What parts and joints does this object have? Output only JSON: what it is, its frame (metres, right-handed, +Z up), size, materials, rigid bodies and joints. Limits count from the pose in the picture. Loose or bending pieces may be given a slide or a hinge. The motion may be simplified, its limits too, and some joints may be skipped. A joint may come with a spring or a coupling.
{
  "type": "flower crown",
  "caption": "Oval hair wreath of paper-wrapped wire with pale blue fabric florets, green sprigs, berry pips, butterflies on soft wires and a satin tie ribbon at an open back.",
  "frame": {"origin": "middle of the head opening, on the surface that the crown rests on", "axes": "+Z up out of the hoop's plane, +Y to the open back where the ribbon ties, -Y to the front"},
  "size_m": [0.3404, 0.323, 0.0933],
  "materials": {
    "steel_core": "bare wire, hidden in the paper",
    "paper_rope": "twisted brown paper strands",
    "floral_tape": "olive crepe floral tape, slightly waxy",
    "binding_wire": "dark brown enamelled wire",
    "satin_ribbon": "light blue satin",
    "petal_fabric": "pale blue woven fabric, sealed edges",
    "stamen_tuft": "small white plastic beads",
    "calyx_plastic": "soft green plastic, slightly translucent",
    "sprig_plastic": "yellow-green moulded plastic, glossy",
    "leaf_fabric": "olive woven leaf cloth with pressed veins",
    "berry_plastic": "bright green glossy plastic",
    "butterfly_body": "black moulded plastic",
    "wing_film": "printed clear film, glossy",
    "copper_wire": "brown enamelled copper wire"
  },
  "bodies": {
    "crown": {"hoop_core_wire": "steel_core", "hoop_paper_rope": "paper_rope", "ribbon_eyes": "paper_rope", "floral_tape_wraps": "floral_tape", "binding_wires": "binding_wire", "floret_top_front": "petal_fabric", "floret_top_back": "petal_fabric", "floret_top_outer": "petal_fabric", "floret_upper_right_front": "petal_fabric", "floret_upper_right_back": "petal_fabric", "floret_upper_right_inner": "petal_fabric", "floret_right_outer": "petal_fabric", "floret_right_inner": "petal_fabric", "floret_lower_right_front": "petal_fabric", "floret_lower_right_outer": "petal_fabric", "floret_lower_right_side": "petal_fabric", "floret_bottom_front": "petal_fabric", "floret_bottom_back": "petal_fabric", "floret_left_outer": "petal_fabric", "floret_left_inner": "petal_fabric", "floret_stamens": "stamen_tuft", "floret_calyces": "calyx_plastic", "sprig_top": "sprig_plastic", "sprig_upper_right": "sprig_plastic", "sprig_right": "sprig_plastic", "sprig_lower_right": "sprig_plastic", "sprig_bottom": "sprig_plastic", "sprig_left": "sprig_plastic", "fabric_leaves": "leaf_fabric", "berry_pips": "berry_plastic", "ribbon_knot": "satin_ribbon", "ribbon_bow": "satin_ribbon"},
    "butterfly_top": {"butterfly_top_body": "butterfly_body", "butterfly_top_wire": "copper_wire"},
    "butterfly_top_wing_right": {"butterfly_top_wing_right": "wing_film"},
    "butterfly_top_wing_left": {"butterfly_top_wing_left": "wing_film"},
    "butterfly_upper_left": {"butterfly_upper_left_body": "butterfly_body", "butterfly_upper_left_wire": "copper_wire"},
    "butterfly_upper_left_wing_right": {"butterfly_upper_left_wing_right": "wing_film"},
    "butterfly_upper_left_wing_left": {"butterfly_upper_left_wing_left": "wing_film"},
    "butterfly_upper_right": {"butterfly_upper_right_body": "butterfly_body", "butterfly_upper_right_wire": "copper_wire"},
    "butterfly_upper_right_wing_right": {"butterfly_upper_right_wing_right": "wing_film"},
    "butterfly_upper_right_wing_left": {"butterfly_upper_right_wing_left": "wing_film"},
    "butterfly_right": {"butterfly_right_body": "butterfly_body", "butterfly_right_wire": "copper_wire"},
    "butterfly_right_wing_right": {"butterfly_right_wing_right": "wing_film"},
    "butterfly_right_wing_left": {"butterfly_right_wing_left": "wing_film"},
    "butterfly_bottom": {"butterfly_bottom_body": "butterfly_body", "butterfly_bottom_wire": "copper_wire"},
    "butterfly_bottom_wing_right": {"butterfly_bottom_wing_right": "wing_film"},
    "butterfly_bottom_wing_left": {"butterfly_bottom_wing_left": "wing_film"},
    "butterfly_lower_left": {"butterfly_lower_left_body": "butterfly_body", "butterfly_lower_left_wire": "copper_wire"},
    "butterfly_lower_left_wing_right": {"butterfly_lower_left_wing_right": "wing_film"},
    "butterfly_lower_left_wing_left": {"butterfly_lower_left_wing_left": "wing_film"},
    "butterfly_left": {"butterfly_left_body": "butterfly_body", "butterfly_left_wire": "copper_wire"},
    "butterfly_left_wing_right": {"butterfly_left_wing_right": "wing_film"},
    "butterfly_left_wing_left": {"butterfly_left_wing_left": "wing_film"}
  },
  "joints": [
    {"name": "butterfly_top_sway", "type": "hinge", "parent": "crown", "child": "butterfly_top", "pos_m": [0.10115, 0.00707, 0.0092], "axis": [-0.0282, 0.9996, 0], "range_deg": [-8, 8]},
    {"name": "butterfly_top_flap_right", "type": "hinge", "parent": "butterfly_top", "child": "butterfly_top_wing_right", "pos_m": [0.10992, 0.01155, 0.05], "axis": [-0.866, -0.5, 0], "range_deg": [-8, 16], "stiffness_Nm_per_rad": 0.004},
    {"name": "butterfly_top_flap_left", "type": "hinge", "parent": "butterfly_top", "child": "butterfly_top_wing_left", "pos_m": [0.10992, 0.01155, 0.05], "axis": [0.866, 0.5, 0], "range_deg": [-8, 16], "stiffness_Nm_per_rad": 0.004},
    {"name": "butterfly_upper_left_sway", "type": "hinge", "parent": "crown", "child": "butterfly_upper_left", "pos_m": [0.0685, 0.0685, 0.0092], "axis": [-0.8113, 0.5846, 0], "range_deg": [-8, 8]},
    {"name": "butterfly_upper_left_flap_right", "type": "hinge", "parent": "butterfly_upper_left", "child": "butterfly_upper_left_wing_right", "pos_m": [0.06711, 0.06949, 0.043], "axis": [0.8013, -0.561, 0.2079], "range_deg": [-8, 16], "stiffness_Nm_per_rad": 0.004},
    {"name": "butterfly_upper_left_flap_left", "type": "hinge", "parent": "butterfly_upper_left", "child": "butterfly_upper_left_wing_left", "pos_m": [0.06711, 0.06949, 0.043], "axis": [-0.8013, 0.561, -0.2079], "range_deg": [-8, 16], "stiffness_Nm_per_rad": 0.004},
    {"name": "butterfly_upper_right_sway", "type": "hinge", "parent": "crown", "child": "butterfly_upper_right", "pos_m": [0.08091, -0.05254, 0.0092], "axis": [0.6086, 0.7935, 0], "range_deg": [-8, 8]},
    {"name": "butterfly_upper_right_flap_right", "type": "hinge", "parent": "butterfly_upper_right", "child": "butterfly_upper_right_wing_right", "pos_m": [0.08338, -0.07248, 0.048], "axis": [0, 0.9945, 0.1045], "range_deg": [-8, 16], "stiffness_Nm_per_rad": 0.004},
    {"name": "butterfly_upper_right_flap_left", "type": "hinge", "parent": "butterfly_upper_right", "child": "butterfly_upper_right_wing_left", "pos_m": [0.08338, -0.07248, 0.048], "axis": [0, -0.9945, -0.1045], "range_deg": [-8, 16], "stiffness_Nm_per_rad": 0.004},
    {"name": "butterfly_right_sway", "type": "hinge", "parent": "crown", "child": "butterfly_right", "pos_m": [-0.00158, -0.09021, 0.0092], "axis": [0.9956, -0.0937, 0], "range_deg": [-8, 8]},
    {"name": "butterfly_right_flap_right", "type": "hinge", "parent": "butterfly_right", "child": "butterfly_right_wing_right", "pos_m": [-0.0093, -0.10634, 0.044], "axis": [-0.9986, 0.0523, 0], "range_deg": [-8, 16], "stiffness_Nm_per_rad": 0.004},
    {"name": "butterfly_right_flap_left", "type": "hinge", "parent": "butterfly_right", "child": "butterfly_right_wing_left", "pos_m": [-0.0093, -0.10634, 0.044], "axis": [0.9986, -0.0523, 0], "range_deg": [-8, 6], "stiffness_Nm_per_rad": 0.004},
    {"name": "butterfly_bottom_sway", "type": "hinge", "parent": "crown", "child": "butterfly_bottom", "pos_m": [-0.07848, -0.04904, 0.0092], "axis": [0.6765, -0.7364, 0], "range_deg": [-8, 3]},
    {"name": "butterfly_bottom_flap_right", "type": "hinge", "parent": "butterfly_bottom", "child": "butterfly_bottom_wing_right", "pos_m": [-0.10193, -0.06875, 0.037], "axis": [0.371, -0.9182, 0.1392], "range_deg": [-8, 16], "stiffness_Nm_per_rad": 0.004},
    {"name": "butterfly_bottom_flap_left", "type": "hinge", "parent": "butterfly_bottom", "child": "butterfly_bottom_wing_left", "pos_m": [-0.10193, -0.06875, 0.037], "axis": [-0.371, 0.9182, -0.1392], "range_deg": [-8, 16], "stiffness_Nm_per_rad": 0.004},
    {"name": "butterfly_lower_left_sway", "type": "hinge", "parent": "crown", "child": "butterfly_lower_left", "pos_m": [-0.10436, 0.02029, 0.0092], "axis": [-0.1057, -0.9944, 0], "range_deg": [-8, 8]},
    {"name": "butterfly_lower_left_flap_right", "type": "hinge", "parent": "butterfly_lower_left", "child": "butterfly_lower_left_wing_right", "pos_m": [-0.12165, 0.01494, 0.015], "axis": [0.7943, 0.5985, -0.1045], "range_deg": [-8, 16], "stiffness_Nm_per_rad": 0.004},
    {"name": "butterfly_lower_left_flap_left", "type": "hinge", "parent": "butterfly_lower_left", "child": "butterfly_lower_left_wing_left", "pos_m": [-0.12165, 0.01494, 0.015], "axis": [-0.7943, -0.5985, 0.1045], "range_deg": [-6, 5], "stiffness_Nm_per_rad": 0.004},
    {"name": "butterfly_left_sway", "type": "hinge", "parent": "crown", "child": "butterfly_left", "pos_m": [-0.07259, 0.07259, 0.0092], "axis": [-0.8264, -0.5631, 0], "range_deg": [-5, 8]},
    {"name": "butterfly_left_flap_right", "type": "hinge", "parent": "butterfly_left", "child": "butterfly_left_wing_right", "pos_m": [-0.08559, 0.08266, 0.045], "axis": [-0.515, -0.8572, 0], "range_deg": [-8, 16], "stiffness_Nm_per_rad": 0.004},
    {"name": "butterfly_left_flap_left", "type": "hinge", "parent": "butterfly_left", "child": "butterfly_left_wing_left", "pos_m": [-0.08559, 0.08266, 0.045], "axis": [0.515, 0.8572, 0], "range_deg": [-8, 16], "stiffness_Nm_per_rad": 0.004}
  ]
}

::::::::

● WRITTEN PROBLEM
Scan the listing above. Gather each line that contains the word "materials".

● TASK RESULT
What parts and joints does this object have? Output only JSON: what it is, its frame (metres, right-handed, +Z up), size, materials, rigid bodies and joints. Limits count from the pose in the picture. Loose or bending pieces may be given a slide or a hinge. The motion may be simplified, its limits too, and some joints may be skipped. A joint may come with a spring or a coupling.
  "materials": {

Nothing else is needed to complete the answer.